Yup, but I did that for the Cardinal tetras, and mine are already starting to surpass the sizes I found listed. 

I was really glad for the input from some people on here who pointed this out, since my tank turned out to be insufficient, despite having looked it up and asked advice elsewhere 

Better to double check before I have to buy a 150 gallon  

Anyway, if they really are 2" and no-one says "yeah, but you really need at least 12 of them," then I'm going to start making plans 

-Unnr


----------



## Philip.Chan.92 (Apr 25, 2010)

Best of luck with your new setup then


----------



## bae (May 11, 2007)

Hatchet fish are serious jumpers, so make sure you have a complete top on the tank. Those deep chests are flight muscles -- in nature the fish jump out of the water when alarmed and actually propel themselves a bit by flying with their pectoral fins, skimming for as much as several meters to escape predators.


----------



## Philip.Chan.92 (Apr 25, 2010)

bae said:


> Hatchet fish are serious jumpers, so make sure you have a complete top on the tank. Those deep chests are flight muscles -- in nature the fish jump out of the water when alarmed and actually propel themselves a bit by flying with their pectoral fins, skimming for as much as several meters to escape predators.

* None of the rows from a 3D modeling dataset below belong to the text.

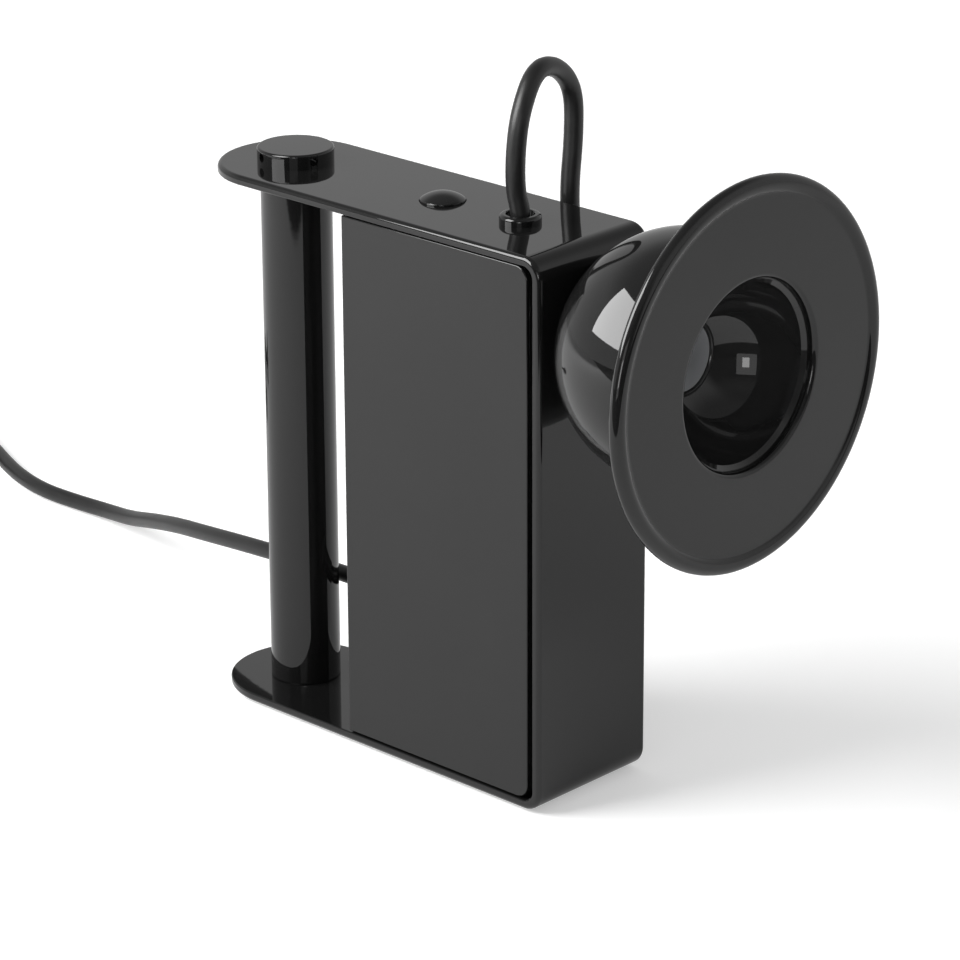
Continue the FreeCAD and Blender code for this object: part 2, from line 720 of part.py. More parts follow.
def switch_body():
    """The cup under the top plate that guides the button and holds its spring."""
    inner_r = switch_cavity_r()
    outer_r = inner_r + SWITCH_WALL
    low = CEILING_Z - SWITCH_DEPTH
    cup = cylinder(outer_r, V(BUTTON_X, 0, low), SWITCH_DEPTH)
    flange_top = BOX_HIGH_Z - CHASSIS_T
    flange = cylinder(outer_r + SWITCH_FLANGE, V(BUTTON_X, 0, flange_top - SWITCH_WALL), SWITCH_WALL)
    cup = fuse([cup, flange])
    cup = cup.cut(cylinder(inner_r, V(BUTTON_X, 0, switch_floor_top()), SWITCH_DEPTH))
    return cut(cup, [blade_block(side, FIT) for side in (-1, 1)])


def blade_block(side, growth=0.0):
    """One brass blade through the floor of the switch housing."""
    x = BUTTON_X + side * BLADE_SPACING / 2
    top = switch_floor_top() + growth
    low = top - SWITCH_FLOOR - BLADE_LENGTH
    half_t, half_w = BLADE_T / 2 + growth, BLADE_W / 2 + growth
    return block((x - half_t, -half_w, low), (x + half_t, half_w, top))


def switch_blades():
    """The two brass blades that the wires push onto."""
    return Part.Compound([blade_block(side) for side in (-1, 1)])


def button_spring():
    """The coil spring between the floor of the switch housing and the button's lip."""
    low = switch_floor_top() + SPRING_WIRE_R
    high = button_lip_top() - BUTTON_LIP_T - SPRING_WIRE_R
    spring_r = SPRING_R + SPRING_WIRE_R
    pitch = (high - low) / SPRING_TURNS
    helix = Part.makeHelix(pitch, high - low, spring_r)
    section = Part.Wire(Part.Circle(V(spring_r, 0, 0), Y_AXIS, SPRING_WIRE_R).toShape())
    spring = Part.Wire(helix).makePipeShell([section], True, True)
    return spring.translate(V(BUTTON_X, 0, low))


# ================================================================ cable bush
def top_bush():
    """The round bush that the head lead comes out of, with its threaded sleeve."""
    collar = cylinder(BUSH_R, V(BUSH_X, 0, TOP_Z), BUSH_H)
    rim = [e for e in collar.Edges if e.BoundBox.ZMin > TOP_Z + BUSH_H - 1e-6 and e.Closed]
    collar = collar.makeFillet(BUSH_EDGE_R, rim)
    sleeve_low = CEILING_Z - PANEL_GAP - CHASSIS_T - BUSH_THREAD
    sleeve = cylinder(BUSH_SLEEVE_R, V(BUSH_X, 0, sleeve_low), TOP_Z - sleeve_low)
    bore = cylinder(LEAD_R + FIT, V(BUSH_X, 0, sleeve_low - 1), TOP_Z + BUSH_H + 2 - sleeve_low)
    recess = cylinder(BUSH_RECESS_R, V(BUSH_X, 0, LEAD_START_Z), 2 * BUSH_RECESS)
    return cut(fuse([collar, sleeve]), [bore, recess])


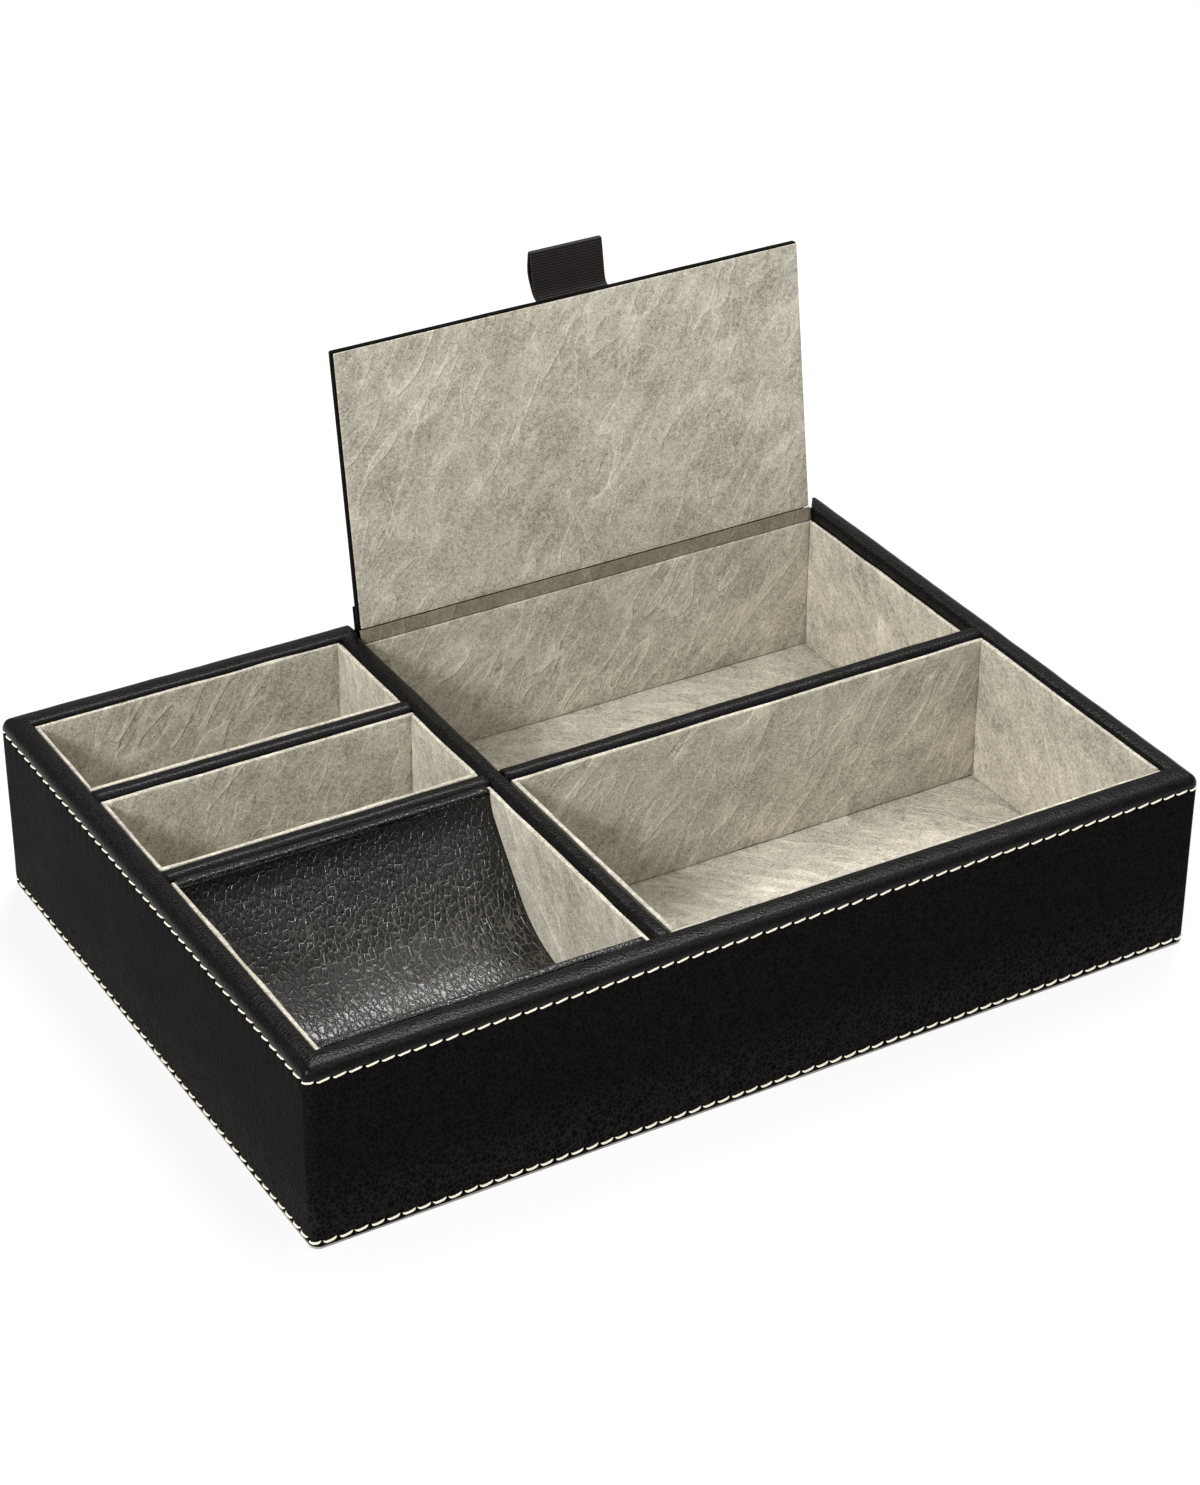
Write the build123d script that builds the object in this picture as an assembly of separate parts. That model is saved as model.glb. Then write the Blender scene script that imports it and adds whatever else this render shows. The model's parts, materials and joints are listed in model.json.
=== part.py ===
from build123d import *
import math
import os

# Valet tray: a shallow box of boards wrapped in black leather, split by three kinds of
# divider into five lined compartments. One compartment has a hinged lid with a ribbon tab,
# another holds a curved leather coin scoop. Millimetres, +X along the long front,
# +Y to the rear, +Z up, origin at the centre of the underside.

# Whole tray
tray_length = 254.0
tray_width = 179.6
tray_height = 51.3
corner_radius = 2.5

# Boards, card and leather
underside_thickness = 0.6
underside_inset = 0.2
base_board_thickness = 5.2
end_board_thickness = 4.7
side_board_thickness = 5.8
divider_board_thickness = 4.2
leather_thickness = 0.9
rim_fold_depth = 12.0
cap_fold_depth = 10.0
rim_outer_roll = 1.6
rim_inner_roll = 1.0
cap_roll = 1.2

# Compartments, measured between leather faces
left_column_width = 88.8
front_row_depth = 79.6
middle_row_depth = 36.2

# Suede covered lining cards
lining_thickness = 1.4
lining_drop = 0.8
lining_edge_roll = 0.45
ledge_drop = 3.3

# Step in the rear wall that the lid passes over
notch_ear_thickness = 1.2

# Sewing thread on the outside
thread_height = 0.65
thread_sink = 0.35
top_thread_drop = 3.5
bottom_thread_rise = 1.9

# Coin scoop: a bent card in leather that curves up to a lip at the front and at the rear
scoop_card_thickness = 1.4
scoop_clearance = 0.1
scoop_bottom_radius = 29.0
scoop_shoulder_radius = 12.0
scoop_flank_angle = 50.0

# Lid, given closed, and turned open about its hinge line at the end
lid_length = 79.2
lid_side_clearance = 0.5
lid_rest_clearance = 0.3
lid_leather_thickness = 0.7
lid_lining_thickness = 0.8
lid_lining_inset = 0.4
lid_edge_roll = 0.6
lid_lining_roll = 0.3
lid_open_angle = 98.0

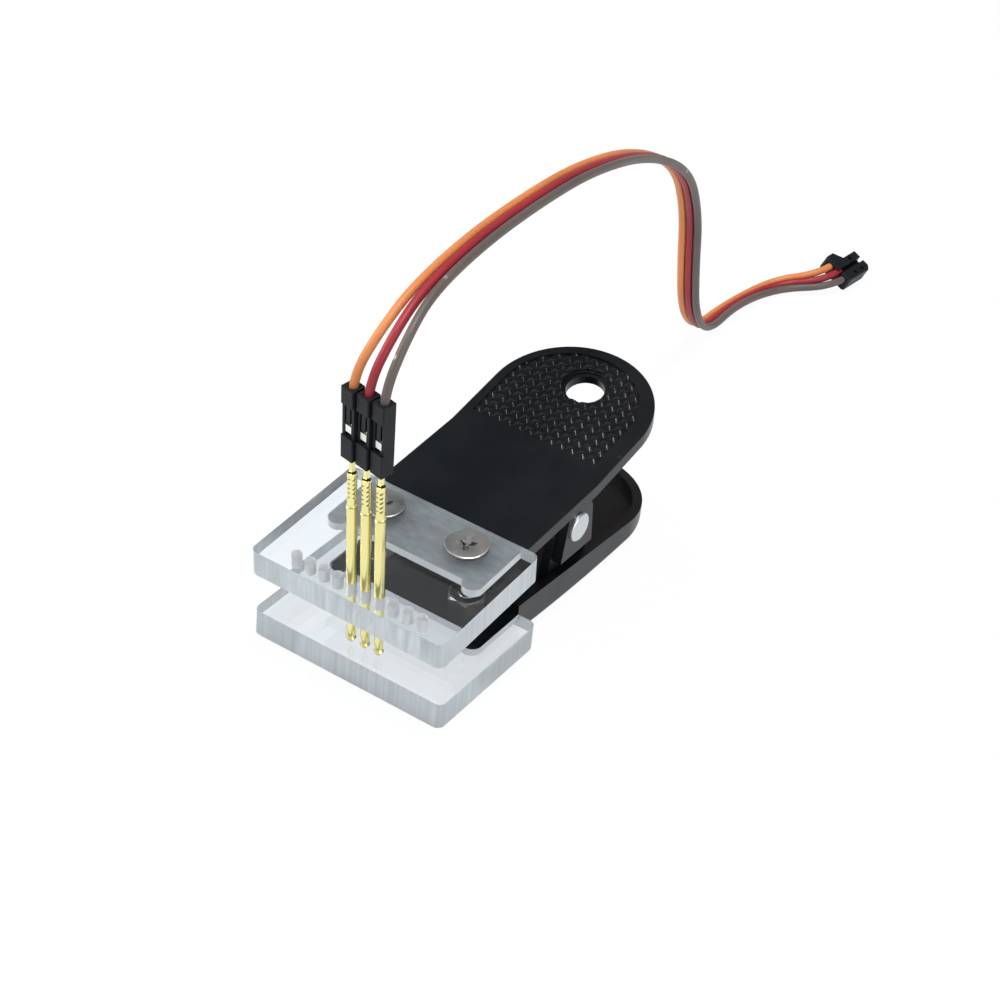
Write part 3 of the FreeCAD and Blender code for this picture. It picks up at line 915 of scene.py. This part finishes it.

Can't agree more, these guys are insanely awesome jumpers. Leaving some space at the top of your tank is not enough, these guys NEED a tightly fixed top with no out of the tank, make sure you don't have parts of your tank that aren't covered and also make sure that they cannot jump into your filter.


----------



## Unnr (May 8, 2010)

Due to the one-year-old, the same measures are required to keep creditcards OUT of the tank 

It's the jumping that caught my eye... and the liking the top of the tank bit

-Unnr


----------



## BettaBeats (Jan 14, 2010)

They do best in groups of 3 or more. A nice fish to have on the top level of the tank..


----------



## RaidZero (Jun 15, 2008)

I had some marbled hatchetfishes for a few years, very peaceful guys, quite small, never went past 1.5". A couple of them jumped out through some tiny space between the HOB and the glass top.


----------



## coldmantis (Apr 5, 2010)

they also don't like hot water, had to raised my tank temp to 86f to fight ich, both of them jumped out.


----------